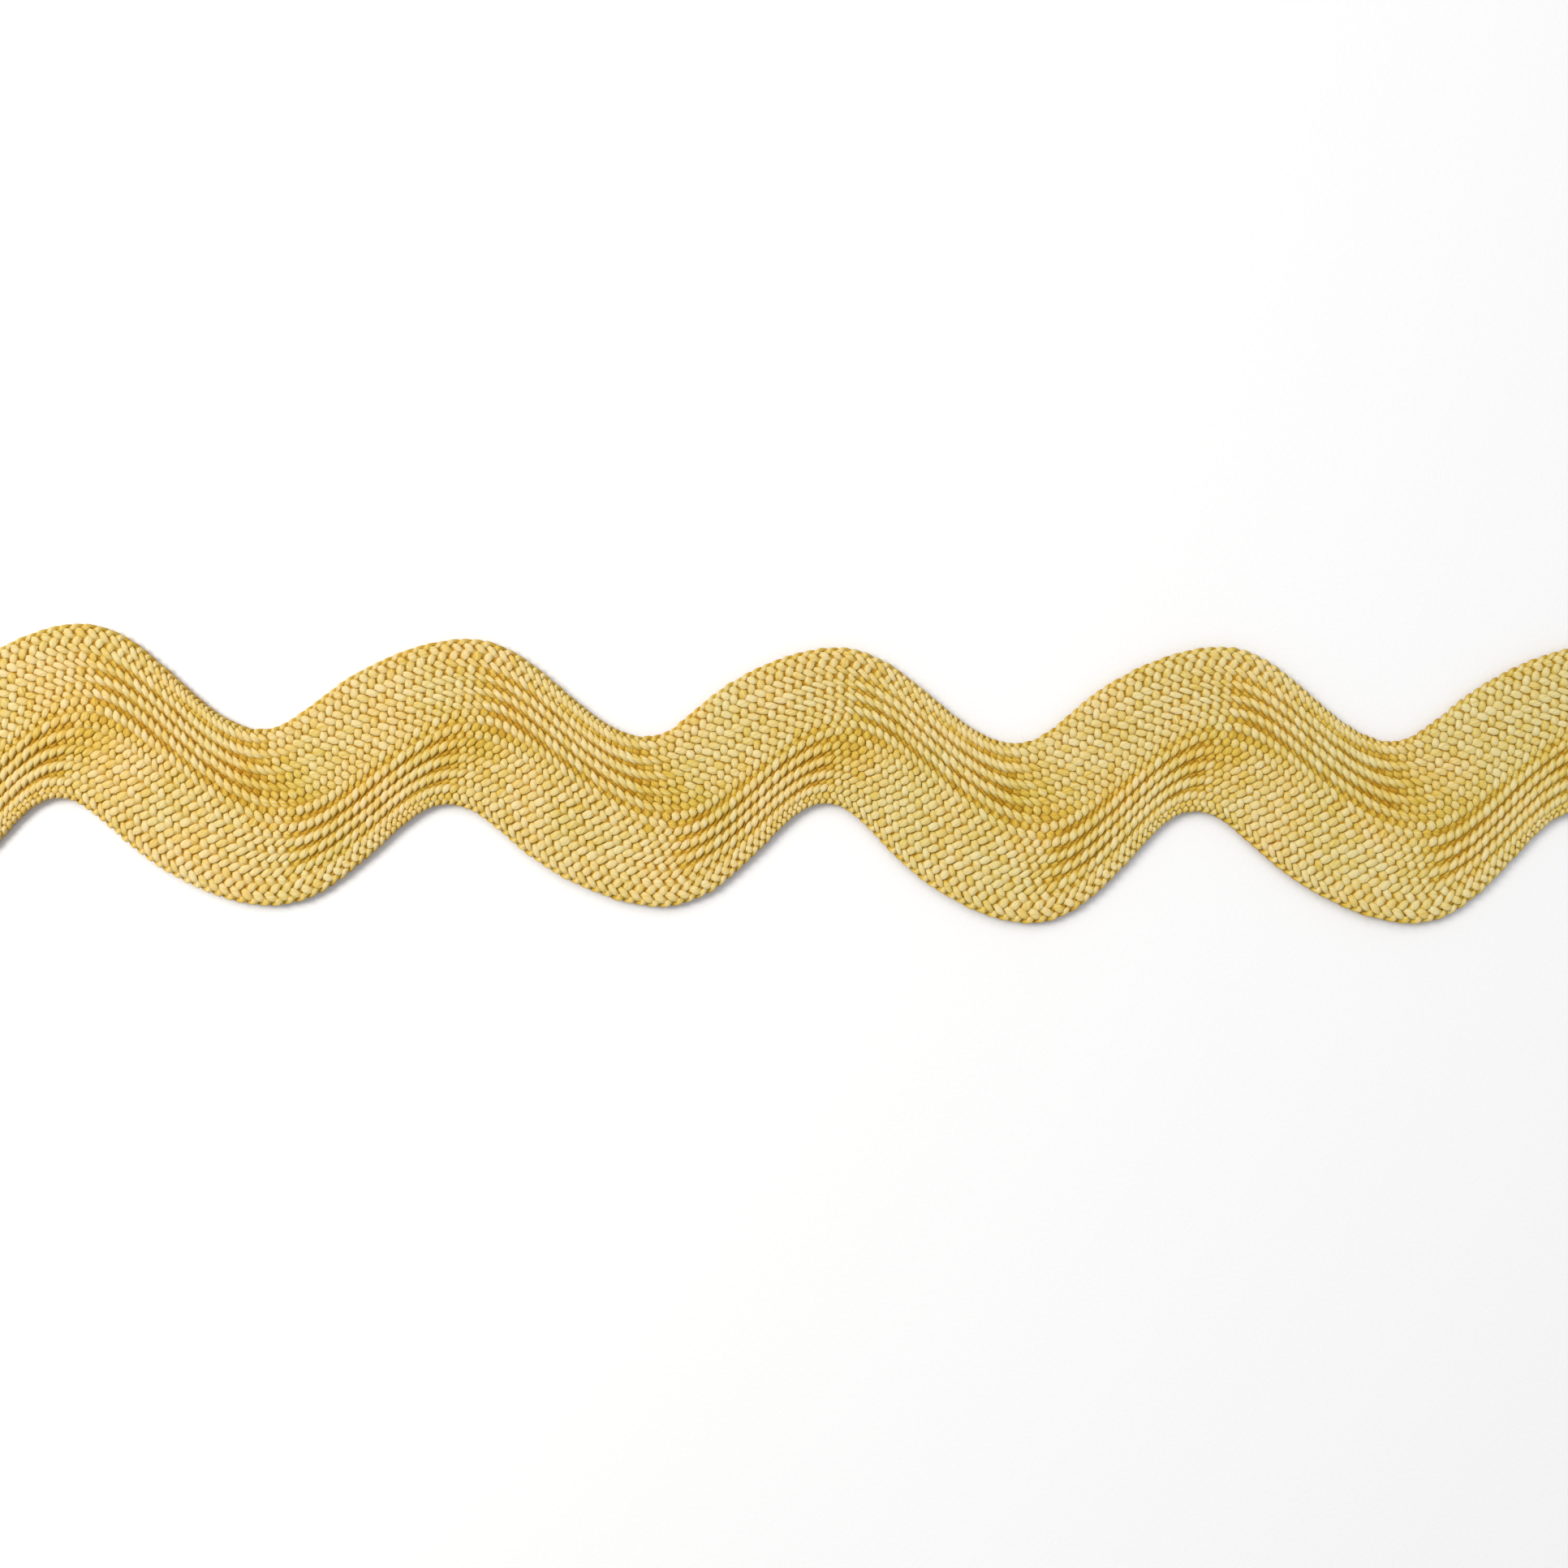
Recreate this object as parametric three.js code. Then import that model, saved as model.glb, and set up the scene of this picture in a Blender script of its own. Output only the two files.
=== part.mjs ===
import * as THREE from 'three';
import { ParametricGeometry } from 'three/addons/geometries/ParametricGeometry.js';
import { mergeGeometries, mergeVertices } from 'three/addons/utils/BufferGeometryUtils.js';

// A cut length of wide ric rac: one flat braid that swings from side to side in five waves.
// Millimetres. +X runs along the length, +Y towards the far edge and +Z up. The braid lies on
// z = 0, and the origin is the middle of its bounding box, at the underside.

// Body of the braid
const THICKNESS = 1.3; // from the underside to the valleys between the ribs
const RIBS = 11; // ribs that run along the top face
const LOW_RIB = 0.1; // rib height where the plait lies open
const HIGH_RIB = 0.3; // rib height where the swing crowds the ribs together
const CROWDING = 0.5; // how much closer the ribs lie on the crowded side of a flank
const STEPS_PER_FLANK = 12; // rings of points from one bend to the next

// Rounded rim of the section, from the underside up to the top face
const RIM = [
  { inset: 0.3, height: 0 },
  { inset: 0, height: 0.5 },
  { inset: 0.12, height: 1.0 },
];
const TOP_INSET = 0.4; // from the outermost point of the rim to the first valley

// The bends in order, valley, crest, valley and so on. Each row gives where the far edge and
// the near edge turn back, so that each wave is as uneven as in real braid.
const BENDS = [
  { farX: -87.4, farY: 4.0, nearX: -86.8, nearY: -11.9 },
  { farX: -69.9, farY: 13.6, nearX: -71.8, nearY: -2.0 },
  { farX: -53.2, farY: 3.9, nearX: -52.4, nearY: -11.9 },
  { farX: -34.2, farY: 12.2, nearX: -35.8, nearY: -2.6 },
  { farX: -17.7, farY: 3.2, nearX: -16.4, nearY: -12.0 },
  { farX: -0.2, farY: 11.4, nearX: -1.0, nearY: -2.5 },
  { farX: 16.4, farY: 2.6, nearX: 17.6, nearY: -13.5 },
  { farX: 35.1, farY: 11.5, nearX: 33.0, nearY: -3.2 },
  { farX: 51.0, farY: 2.8, nearX: 52.8, nearY: -13.5 },
  { farX: 70.0, farY: 11.6, nearX: 68.3, nearY: -3.2 },
  { farX: 85.9, farY: 2.8, nearX: 87.4, nearY: -13.6 },
];

// How far the middle of a flank lies from half way between its two bends, at each edge
const FLANK_SHIFT = {
  rising: { far: -2.1, near: 0.9 },
  falling: { far: 0.4, near: -2.2 },
};

const FLANKS = BENDS.length - 1;

// Stops every half flank along one edge: bend, middle of the flank, bend and so on.
function stopsAlong(edge) {
  const stops = [BENDS[0][`${edge}X`]];
  for (let flank = 0; flank < FLANKS; flank++) {
    const start = BENDS[flank][`${edge}X`];
    const end = BENDS[flank + 1][`${edge}X`];
    const shift = FLANK_SHIFT[flank % 2 === 0 ? 'rising' : 'falling'][edge];
    stops.push((start + end) / 2 + shift, end);
  }
  return stops;
}

// Smooth value at a place among evenly spaced stops (Catmull-Rom, straight beyond both ends).
function smoothThrough(stops, place) {
  const last = stops.length - 1;
  const index = Math.min(Math.floor(place), last - 1);
  const from = stops[index];
  const to = stops[index + 1];
  const before = index > 0 ? stops[index - 1] : 2 * from - to;
  const after = index + 1 < last ? stops[index + 2] : 2 * to - from;
  return new THREE.SplineCurve([
    new THREE.Vector2(before, 0),
    new THREE.Vector2(from, 0),
    new THREE.Vector2(to, 0),
    new THREE.Vector2(after, 0),
  ]).getPoint((1 + place - index) / 3).x;
}

// A point on one edge. The phase counts flanks from the first bend.
function edgePoint(edge, stops, phase) {
  const flank = Math.min(Math.floor(phase), FLANKS - 1);
  const turn = (1 - Math.cos(Math.PI * (phase - flank))) / 2;
  const y = THREE.MathUtils.lerp(BENDS[flank][`${edge}Y`], BENDS[flank + 1][`${edge}Y`], turn);
  return new THREE.Vector3(smoothThrough(stops, 2 * phase), y, 0);
}

// How steeply the braid falls: 1 half way down a falling flank, -1 half way up a rising one.
function fall(phase) {
  return -Math.sin(Math.PI * phase);
}

// Height of a rib at a share of the way across, 0 at the near edge and 1 at the far edge.
function ribHeight(phase, across) {
  const crowded = THREE.MathUtils.smoothstep(fall(phase) * (2 * across - 1), -0.3, 0.7);
  return THREE.MathUtils.lerp(LOW_RIB, HIGH_RIB, crowded);
}

// The section at a phase: shares of the way across, and heights, from the near rim to the far.
function sectionAt(phase, width) {
  const nearRim = RIM.map(({ inset, height }) => ({ across: inset / width, height }));
  const farRim = RIM.map(({ inset, height }) => ({ across: 1 - inset / width, height })).reverse();
  const top = [];
  for (let half = 0; half <= 2 * RIBS; half++) {
    const even = half / (2 * RIBS);
    const crowdedShare = even + CROWDING * fall(phase) * even * (1 - even);
    const across = THREE.MathUtils.lerp(TOP_INSET / width, 1 - TOP_INSET / width, crowdedShare);
    const isCrest = half % 2 === 1;
    top.push({ across, height: THICKNESS + (isCrest ? ribHeight(phase, across) : 0) });
  }
  return [...nearRim, ...top, ...farRim];
}

// One ring of points round the braid.
function ringAt(phase, stops) {
  const near = edgePoint('near', stops.near, phase);
  const far = edgePoint('far', stops.far, phase);
  return sectionAt(phase, near.distanceTo(far)).map(({ across, height }) => {
    const point = near.clone().lerp(far, across);
    point.z = height;
    return point;
  });
}

// The skin that joins all rings, an open tube until its ends are capped.
function skinGeometry(rings) {
  const around = rings[0].length;
  const along = rings.length - 1;
  const place = (turn, way, target) => {
    const ring = rings[Math.round(way * along)];
    target.copy(ring[Math.round((1 - turn) * around) % around]);
  };
  return new ParametricGeometry(place, around, along);
}

// A cut end: the flat section inside one ring, with its face turned out of the braid.
function cutEndGeometry(ring, isStart) {
  const outline = ring.map(({ y, z }) => new THREE.Vector2(y, z));
  const faces = THREE.ShapeUtils.triangulateShape(outline, []);
  const order = isStart ? [0, 2, 1] : [0, 1, 2];
  const corners = faces.flatMap((face) => order.map((corner) => ring[face[corner]]));
  return new THREE.BufferGeometry().setFromPoints(corners);
}

// One welded, closed mesh from the skin and its two cut ends.
function braidGeometry() {
  const stops = { near: stopsAlong('near'), far: stopsAlong('far') };
  const rings = [];
  for (let step = 0; step <= FLANKS * STEPS_PER_FLANK; step++) {
    rings.push(ringAt(step / STEPS_PER_FLANK, stops));
  }
  const skin = skinGeometry(rings).toNonIndexed();
  skin.deleteAttribute('normal');
  skin.deleteAttribute('uv');
  const ends = [cutEndGeometry(rings[0], true), cutEndGeometry(rings.at(-1), false)];
  const welded = mergeVertices(mergeGeometries([skin, ...ends]), 1e-5);
  welded.computeVertexNormals();
  return welded;
}

function strawYarn() {
  return new THREE.MeshStandardMaterial({ color: 0xd8c07c, roughness: 0.9, metalness: 0 });
}

const ricRac = new THREE.Group();
const braid = new THREE.Mesh(braidGeometry(), strawYarn());
braid.name = 'ric_rac_braid';
ricRac.add(braid);

export default ricRac;
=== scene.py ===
"""A cut length of wide ric rac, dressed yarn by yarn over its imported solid.

The braid is a flat plait of 45 yarns, each over two and under two, drawn from side to side
into waves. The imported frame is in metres, with +X along the braid, +Y towards its far edge
and +Z up. Sizes of the braid are held here in millimetres and made metres when a mesh is filled.
"""

from __future__ import annotations

import logging
import math
from dataclasses import dataclass, field
from enum import Enum

import bmesh
import bpy
import numpy as np
from mathutils import Matrix, Vector

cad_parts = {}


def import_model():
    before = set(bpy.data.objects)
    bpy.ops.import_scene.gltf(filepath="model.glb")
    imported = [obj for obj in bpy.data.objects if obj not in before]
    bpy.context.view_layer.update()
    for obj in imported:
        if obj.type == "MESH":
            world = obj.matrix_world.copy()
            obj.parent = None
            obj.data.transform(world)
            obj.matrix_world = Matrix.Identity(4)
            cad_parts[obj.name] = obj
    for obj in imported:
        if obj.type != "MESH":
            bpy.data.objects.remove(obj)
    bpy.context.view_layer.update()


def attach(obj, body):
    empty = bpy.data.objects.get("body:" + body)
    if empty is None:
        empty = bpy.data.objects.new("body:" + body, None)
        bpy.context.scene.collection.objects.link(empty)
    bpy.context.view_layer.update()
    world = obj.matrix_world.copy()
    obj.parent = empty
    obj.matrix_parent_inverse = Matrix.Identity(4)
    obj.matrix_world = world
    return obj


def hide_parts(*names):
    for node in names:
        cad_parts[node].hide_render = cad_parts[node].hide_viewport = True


LOG = logging.getLogger("ric_rac")

BRAID_NODE = "ric_rac_braid"
BODY = "root"
METRES_PER_MM = 0.001

# How far a place in a table stays from its end, so that the next entry can be read too.
TABLE_END = 1.001

Floats = np.ndarray
Colour = tuple[float, float, float, float]
Place = tuple[float, float, float]
Socket = bpy.types.NodeSocket

# Where a mix node has its colour sockets, which share their names with its other kinds.
MIX_FIRST = 6
MIX_SECOND = 7
MIX_RESULT = 2


class Edge(Enum):
    """The two edges of the braid, by the side of the origin that they lie on."""

    NEAR = 0
    FAR = 1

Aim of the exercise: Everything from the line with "const ricRac = new THREE.Group();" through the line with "METRES_PER_MM = 0.001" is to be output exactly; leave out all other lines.

Completed task:
const ricRac = new THREE.Group();
const braid = new THREE.Mesh(braidGeometry(), strawYarn());
braid.name = 'ric_rac_braid';
ricRac.add(braid);

export default ricRac;
=== scene.py ===
"""A cut length of wide ric rac, dressed yarn by yarn over its imported solid.

The braid is a flat plait of 45 yarns, each over two and under two, drawn from side to side
into waves. The imported frame is in metres, with +X along the braid, +Y towards its far edge
and +Z up. Sizes of the braid are held here in millimetres and made metres when a mesh is filled.
"""

from __future__ import annotations

import logging
import math
from dataclasses import dataclass, field
from enum import Enum

import bmesh
import bpy
import numpy as np
from mathutils import Matrix, Vector

cad_parts = {}


def import_model():
    before = set(bpy.data.objects)
    bpy.ops.import_scene.gltf(filepath="model.glb")
    imported = [obj for obj in bpy.data.objects if obj not in before]
    bpy.context.view_layer.update()
    for obj in imported:
        if obj.type == "MESH":
            world = obj.matrix_world.copy()
            obj.parent = None
            obj.data.transform(world)
            obj.matrix_world = Matrix.Identity(4)
            cad_parts[obj.name] = obj
    for obj in imported:
        if obj.type != "MESH":
            bpy.data.objects.remove(obj)
    bpy.context.view_layer.update()


def attach(obj, body):
    empty = bpy.data.objects.get("body:" + body)
    if empty is None:
        empty = bpy.data.objects.new("body:" + body, None)
        bpy.context.scene.collection.objects.link(empty)
    bpy.context.view_layer.update()
    world = obj.matrix_world.copy()
    obj.parent = empty
    obj.matrix_parent_inverse = Matrix.Identity(4)
    obj.matrix_world = world
    return obj


def hide_parts(*names):
    for node in names:
        cad_parts[node].hide_render = cad_parts[node].hide_viewport = True


LOG = logging.getLogger("ric_rac")

BRAID_NODE = "ric_rac_braid"
BODY = "root"
METRES_PER_MM = 0.001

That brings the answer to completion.